# Random system freezes



## erxeto (Oct 28, 2016)

Hi,

I just upgraded from 10.3-RELEASE to 11.0-RELEASE using freebsd-update a couple of days ago.
All was fine after the upgrade process, but like 3 hours later the system freezes. No messages on logs or console.

Since then it keeps freezing randomly, sometimes after boot, sometimes it lasts longer (no more than 2.5 or 3 hours).

This system is a file server with a couple of jails. ZFS on root and little more on it. dmesg is attached.

I've tried to run watchdogd, but it seems completely ignored. The system keeps hanging randomly.

As this is pretty obscure, I would like to ask the forum what are the next steps to get more information in order to solve the problem.

Cheers.


----------



## Terry_Kennedy (Oct 30, 2016)

erxeto said:


> I just upgraded from 10.3-RELEASE to 11.0-RELEASE using freebsd-update a couple of days ago.
> All was fine after the upgrade process, but like 3 hours later the system freezes. No messages on logs or console.
> 
> As this is pretty obscure, I would like to ask the forum what are the next steps to get more information in order to solve the problem.


First, see if there is a newer BIOS available for your system. There are a couple warnings in your attachment that might be fixed by a BIOS upgrade (but which may not be related to the hang you're experiencing).

The next thing to do is to see if the system is stuck in an I/O wait (usually disk), hung with interrupts enabled, or hung with interrupts disabled.

Once the system boots, immediately start a task running on the console which continuously displays screen output, such as top(1) or systat(1). If that display keeps on updating when your system freezes, you're likely experiencing an I/O wait that isn't completing for some reason. A wait for disk I/O will prevent new processes from starting and possibly wedge existing processes if there's swapping going on.

If the program stops updating its screen output, use the Alt-F2 (or Alt-other-F-key) sequence to try to switch to a different console. If that works, interrupt processing is still working.

If the Alt key sequence has no effect, then the system is hung with (at least some) interrupts disabled.

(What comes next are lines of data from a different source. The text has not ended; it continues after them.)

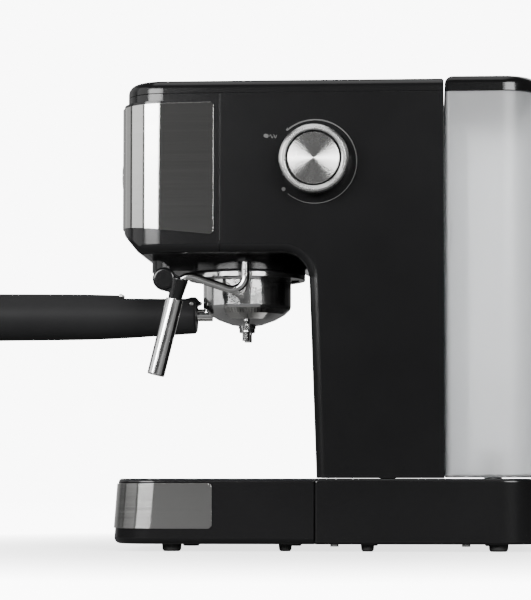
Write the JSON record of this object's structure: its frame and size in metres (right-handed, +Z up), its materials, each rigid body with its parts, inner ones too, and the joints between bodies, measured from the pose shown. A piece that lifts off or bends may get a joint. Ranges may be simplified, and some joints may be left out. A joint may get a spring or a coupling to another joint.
{
  "type": "espresso machine",
  "caption": "Slim counter-top pump espresso machine with portafilter, steam wand, drip tray, lift-off water tank and push buttons.",
  "frame": {"origin": "on the counter, in the machine's middle plane, under the body and 143 mm in front of its rear", "axes": "+Z up; the front and the portafilter handle point along -Y; +X is the user's right, the side with the steam knob and wand"},
  "size_m": [0.1667, 0.3965, 0.3196],
  "materials": {
    "black_plastic": "satin",
    "black_gloss": "gloss",
    "brushed_steel": "brushed",
    "polished_steel": "polished",
    "spun_steel": "spun",
    "frosted_tank": "frosted",
    "rubber": "matte",
    "silicone": "matte",
    "red_silicone": "matte",
    "cast_alloy": "cast",
    "dark_casting": "satin",
    "brass": "machined",
    "zinc_steel": "zinc plated",
    "circuit_board": "satin",
    "white_plastic": "matte",
    "ptfe": "matte",
    "button_face": "satin"
  },
  "bodies": {
    "housing": {"base_housing": "black_plastic", "base_plate": "zinc_steel", "base_screws": "zinc_steel", "rubber_feet": "rubber", "cord_gland": "black_plastic", "front_panel": "brushed_steel", "top_cover": "black_plastic", "cup_plate": "brushed_steel", "button_bezels": "polished_steel", "control_board": "circuit_board", "power_board": "circuit_board", "bayonet_ring": "polished_steel", "group_head": "dark_casting", "group_gasket": "silicone", "shower_screen": "polished_steel", "shower_screw": "zinc_steel", "thermoblock": "cast_alloy", "thermostats": "zinc_steel", "wand_swivel": "black_plastic", "steam_valve": "brass", "pump_body": "white_plastic", "pump_coil": "zinc_steel", "pump_bracket": "zinc_steel", "pump_mounts": "rubber", "relief_valve": "brass", "suction_hose": "silicone", "water_pipes": "ptfe", "valve_seat": "white_plastic", "head_underside_cover": "black_plastic", "column_front_cover": "black_plastic", "rear_cover": "black_plastic", "front_fascia": "black_plastic", "right_side_cover": "black_plastic", "left_side_cover": "black_plastic"},
    "drip_tray": {"drip_tray": "black_plastic", "tray_trim": "brushed_steel"},
    "drip_grid": {"drip_grid": "brushed_steel"},
    "water_tank": {"water_tank": "frosted_tank", "tank_valve_body": "white_plastic", "tank_strainer": "white_plastic", "valve_spring": "zinc_steel"},
    "tank_valve": {"tank_valve_plunger": "white_plastic"},
    "tank_lid": {"tank_lid": "black_plastic"},
    "portafilter": {"portafilter_body": "polished_steel", "filter_basket": "polished_steel", "drip_spout": "polished_steel", "handle": "black_gloss", "retainer_pin": "zinc_steel"},
    "retainer": {"basket_retainer": "black_plastic"},
    "steam_wand": {"steam_tube": "polished_steel", "steam_grip": "rubber", "sleeve_seal": "red_silicone"},
    "frother": {"frother_sleeve": "polished_steel"},
    "steam_knob": {"knob_body": "black_plastic", "knob_bezel": "polished_steel", "knob_cap": "spun_steel", "valve_stem": "zinc_steel"},
    "power_button": {"power_button": "button_face"},
    "brew_button": {"brew_button": "button_face"},
    "steam_button": {"steam_button": "button_face"}
  },
  "joints": [
    {"name": "drip_tray_slide", "type": "slide", "parent": "housing", "child": "drip_tray", "axis": [0, -1, 0], "range_m": [0, 0.14]},
    {"name": "drip_grid_lift", "type": "slide", "parent": "drip_tray", "child": "drip_grid", "axis": [0, 0, 1], "range_m": [0, 0.04]},
    {"name": "water_tank_lift", "type": "slide", "parent": "housing", "child": "water_tank", "axis": [0, 0, 1], "range_m": [0, 0.08]},
    {"name": "tank_valve_push", "type": "slide", "parent": "water_tank", "child": "tank_valve", "axis": [0, 0, 1], "range_m": [0, 0.0015], "stiffness_N_per_m": 200, "deforming": ["valve_spring"]},
    {"name": "tank_lid_lift", "type": "slide", "parent": "water_tank", "child": "tank_lid", "axis": [0, 0, 1], "range_m": [0, 0.05]},
    {"name": "portafilter_turn", "type": "hinge", "parent": "housing", "child": "portafilter", "pos_m": [0, -0.0605, 0.19], "axis": [0, 0, 1], "range_deg": [-45, 0]},
    {"name": "retainer_flip", "type": "hinge", "parent": "portafilter", "child": "retainer", "pos_m": [0, -0.0992, 0.1715], "axis": [-1, 0, 0], "range_deg": [0, 24]},
    {"name": "steam_wand_swing", "type": "hinge", "parent": "housing", "child": "steam_wand", "pos_m": [0.052, -0.0574, 0.2], "axis": [0, 0, 1], "range_deg": [-10, 90]},
    {"name": "frother_sleeve_pull", "type": "slide", "parent": "steam_wand", "child": "frother", "axis": [0, -0.2419, -0.9703], "range_m": [0, 0.05]},
    {"name": "steam_knob_turn", "type": "hinge", "parent": "housing", "child": "steam_knob", "pos_m": [0.075, -0.0088, 0.2618], "axis": [1, 0, 0], "range_deg": [0, 270]},
    {"name": "power_button_press", "type": "slide", "parent": "housing", "child": "power_button", "axis": [0, 1, 0], "range_m": [0, 0.001], "stiffness_N_per_m": 400},
    {"name": "brew_button_press", "type": "slide", "parent": "housing", "child": "brew_button", "axis": [0, 1, 0], "range_m": [0, 0.001], "stiffness_N_per_m": 400},
    {"name": "steam_button_press", "type": "slide", "parent": "housing", "child": "steam_button", "axis": [0, 1, 0], "range_m": [0, 0.001], "stiffness_N_per_m": 400}
  ]
}
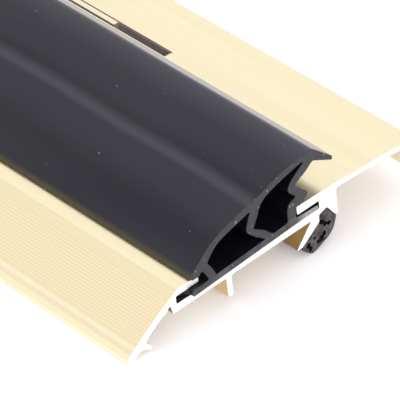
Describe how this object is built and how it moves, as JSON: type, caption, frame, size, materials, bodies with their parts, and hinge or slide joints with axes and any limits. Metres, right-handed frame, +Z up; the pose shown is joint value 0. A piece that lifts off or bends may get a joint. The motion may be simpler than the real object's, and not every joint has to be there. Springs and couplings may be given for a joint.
{
  "type": "threshold strip",
  "caption": "Aluminium door threshold strip with a ribbed outer ramp, a collapsing hollow rubber seal clipped in two grooves, and a smooth inner deck.",
  "frame": {"origin": "middle of the bounding box's base, at the underside of the bedding gasket; the metal feet are 4 mm above it", "axes": "+X along the strip, +Y from the outer toe to the inner edge (room side), +Z up out of the floor"},
  "size_m": [0.9168, 0.1016, 0.0324],
  "materials": {
    "gold_anodised": "pale gold anodised, satin",
    "seal_rubber": "matt black extruded rubber",
    "gasket_rubber": "matt black rough-cut rubber",
    "liner_plastic": "matt black",
    "bar_anodised": "pale gold anodised, satin"
  },
  "bodies": {
    "frame": {"threshold_extrusion": "gold_anodised", "seal_base": "seal_rubber", "seal_inner_rib": "seal_rubber", "seal_back_bellows": "seal_rubber", "base_gasket": "gasket_rubber", "slot_liner_a": "liner_plastic", "slot_liner_b": "liner_plastic"},
    "crown": {"seal_crown": "seal_rubber"},
    "bar_a": {"slot_bar_a": "bar_anodised"},
    "bar_b": {"slot_bar_b": "bar_anodised"}
  },
  "joints": [
    {"name": "seal_press", "type": "hinge", "parent": "frame", "child": "crown", "pos_m": [0, -0.0228, 0.0179], "axis": [-1, 0, 0], "range_deg": [0, 8], "stiffness_Nm_per_rad": 40, "deforming": ["seal_inner_rib", "seal_back_bellows"]},
    {"name": "bar_a_slide", "type": "slide", "parent": "frame", "child": "bar_a", "axis": [1, 0, 0], "range_m": [0, 0.0202]},
    {"name": "bar_b_slide", "type": "slide", "parent": "frame", "child": "bar_b", "axis": [-1, 0, 0], "range_m": [0, 0.0202]}
  ]
}
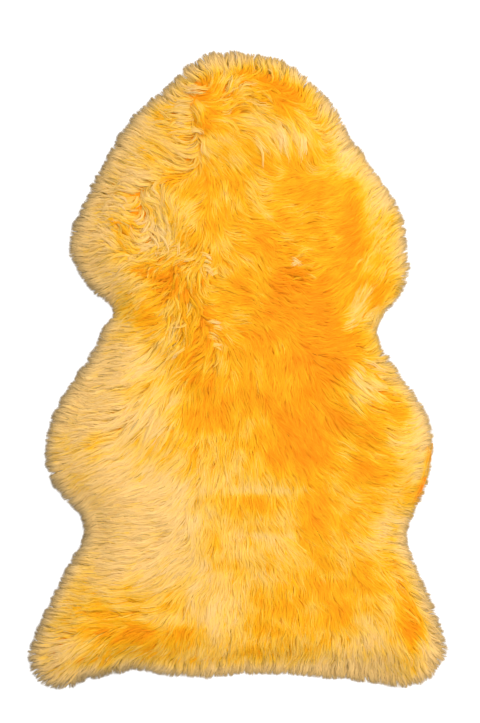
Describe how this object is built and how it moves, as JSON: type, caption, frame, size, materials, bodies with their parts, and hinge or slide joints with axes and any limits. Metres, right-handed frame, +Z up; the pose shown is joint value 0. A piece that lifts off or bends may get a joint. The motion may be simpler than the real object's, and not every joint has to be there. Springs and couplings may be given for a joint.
{
  "type": "sheepskin rug",
  "caption": "Whole sheepskin laid flat as a floor rug: neck, foreleg, belly and hind leg outline, long golden wool, ragged rim of locks, tanned hide below.",
  "frame": {"origin": "on the floor, under the middle of the rug's box", "axes": "+Z up out of the wool, +Y from the tail towards the neck, +X to the right in the picture"},
  "size_m": [0.6229, 0.9515, 0.0519],
  "materials": {
    "wool": "long combed wool, dyed golden yellow to orange, paler at its tips",
    "hide": "tanned skin with a brushed suede underside"
  },
  "bodies": {
    "root": {"fleece": "wool", "hide": "hide"}
  },
  "joints": []
}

Once you know which of those 3 states the system is in, it should be possible to suggest further debugging steps. The last is the hardest to deal with, as it is nearly impossible to get the system's attention in order to get into the debugger.

An alternative method is to build and boot a kernel with debugging options like WITNESS and INVARIANTS enabled and see if you get some sort of useful message. In my experience, you'll get a bunch of "red herring" messages that don't bear on the problem and the underlying problem usually turns into a Heisenbug when you are running a debug kernel.


----------



## erxeto (Oct 31, 2016)

Terry_Kennedy said:


> First, see if there is a newer BIOS available for your system. There are a couple warnings in your attachment that might be fixed by a BIOS upgrade (but which may not be related to the hang you're experiencing).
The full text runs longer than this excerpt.